L’idée de faire les choses à l’envers prend tout son sens lorsqu’on les écoute en parler : « C’est sur que le show va être meilleur que si on avait faite une première médiatique. C’était une question de plein d’affaires… Quand on a parti la tournée VIVRE!, c’était pour vivre, t’sais! On avait même pas les moyens d’en faire une, une première médiatique en louant le Saint-Denis… En voyant que la tournée allait bien, vu qu’on doit toujours trouver le moyen de kickstarter notre prochain projet, on s’est dit qu’on pourrait bien le faire là, maintenant. On l’auto-produit par contre, fait que c’est mieux de marcher en ostie! »
À ce sujet, les gars soulèvent un point important, celui du détachement du public lorsqu’il doit payer pour quelque chose. « Le monde doit se mettre à réaliser que payer un billet, ça fait une grosse différence., explique Tony. Pendant le Mobilo, y’a du monde qui ont réussi à s’en sortir avec un pas pire cachet, t’sais! Nous on auto-produit nos affaires, faque chaque fois que quelqu’un met un 10$ de sa poche, c’est important. On est pas une oeuvre de charité, on veut pas que le monde achète tout ce qu’on fait, mais au moins une affaire, tu comprends? Si on réussit à être sold-out au St-Denis, on va peut-être être capables de ne pas juste se rembourser mais aussi de faire un petit peu d’argent over, mettons que ce serait l’fun. T’sais, si t’aimes pas ce qu’on fait, j’m’en crisse. Mais entre venir voir notre show ou acheter l’album La Voix 4, faut peut-être se poser la question. »

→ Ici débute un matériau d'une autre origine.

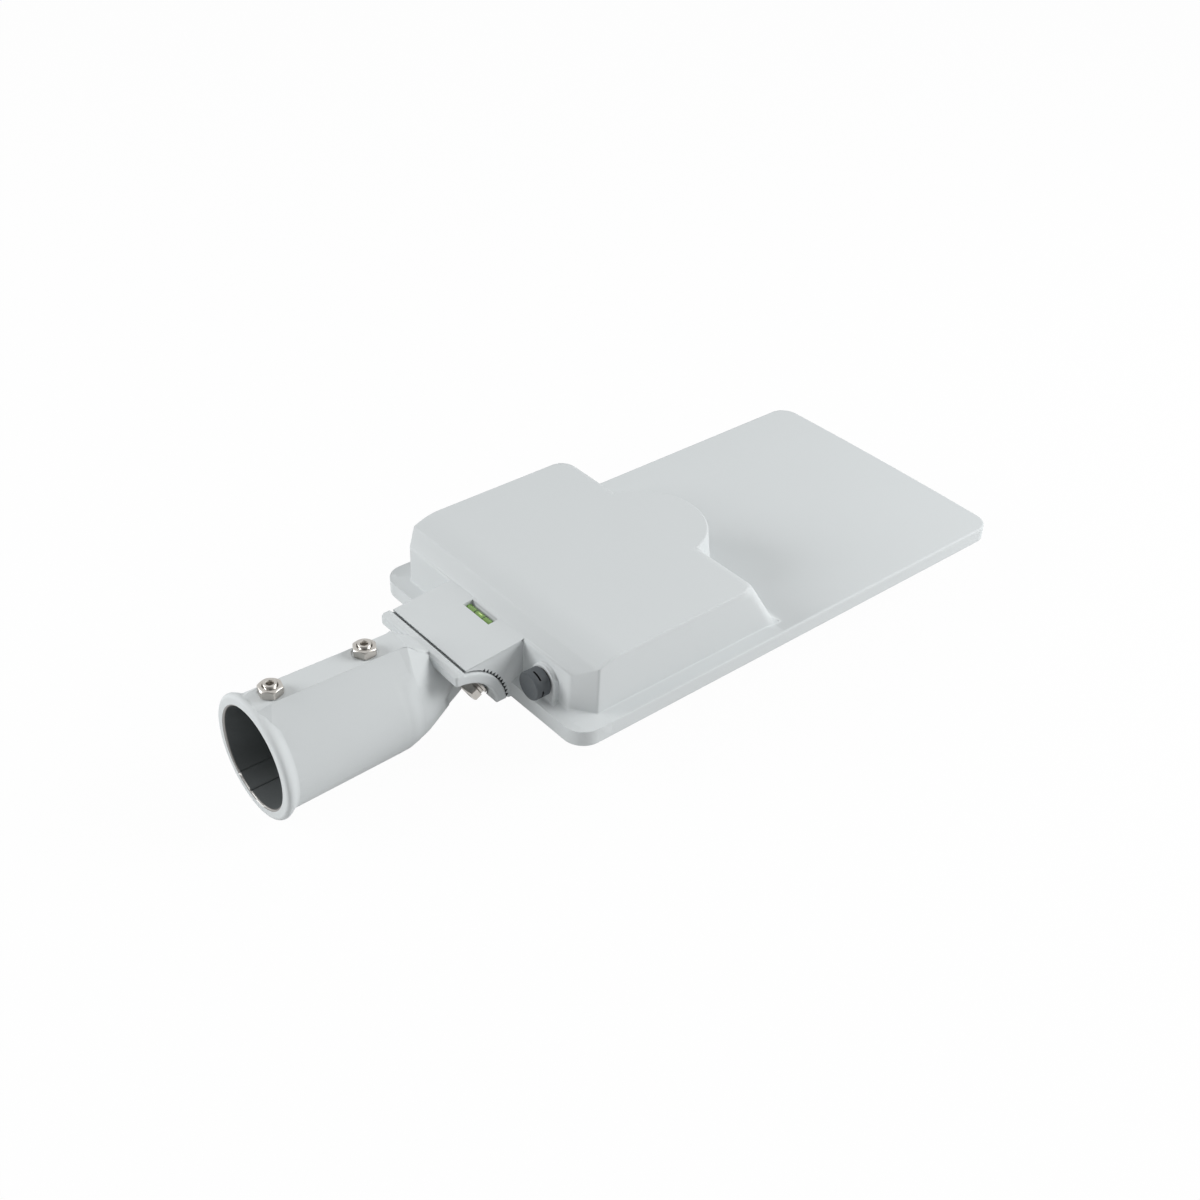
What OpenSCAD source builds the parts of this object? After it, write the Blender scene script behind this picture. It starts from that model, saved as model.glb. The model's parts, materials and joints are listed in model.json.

C’est important pour Sexe Illégal de retrouver ce contact plus direct avec le public. Les 18-35 ans sont de plus en plus bombardés de contenus directement sur leur cellulaire, ce qui fait qu’ils ont plutôt tendance à écouter un album sur Youtube au complet plutôt que de payer pour. « C’est correct, que le monde consomme énormément de contenus, mais le virtuel un moment donné ça fait son temps, selon Paul. Il faut renouer ces liens là, artiste-public, si on veut que la culture ça continue d’exister. Sinon, personne va tripper si on fait pus d’humour au Québec dans dix ans parce que personne peut vivre de ça. En enlevant le producteur, nous on coupe un intermédiaire, pis on espère que ça va donner l’impression au public d’être plus près de nous, qu’ils comprendont que c’est directement à nous qu’ils donnent leurs cennes. T’sais, quand t’aimes les bananes, t’as pas le choix un moment donné de payer pour… les bananes ça coûte de quoi! »
Sur ces sages paroles et au son de la chanson-thème d’Indiana Jones (non mais, quelle espèce de resto passe la chanson-thème d’Indiana Jones dans sa playlist? En tout cas.), je quitte les charmants jeunes hommes que sont Tony Légal (Philippe Cigna) et Paul Sèxe (Mathieu Séguin), que je vous invite à encourager en consommant ne serait-ce qu’une affaire, comme ils le disent si bien.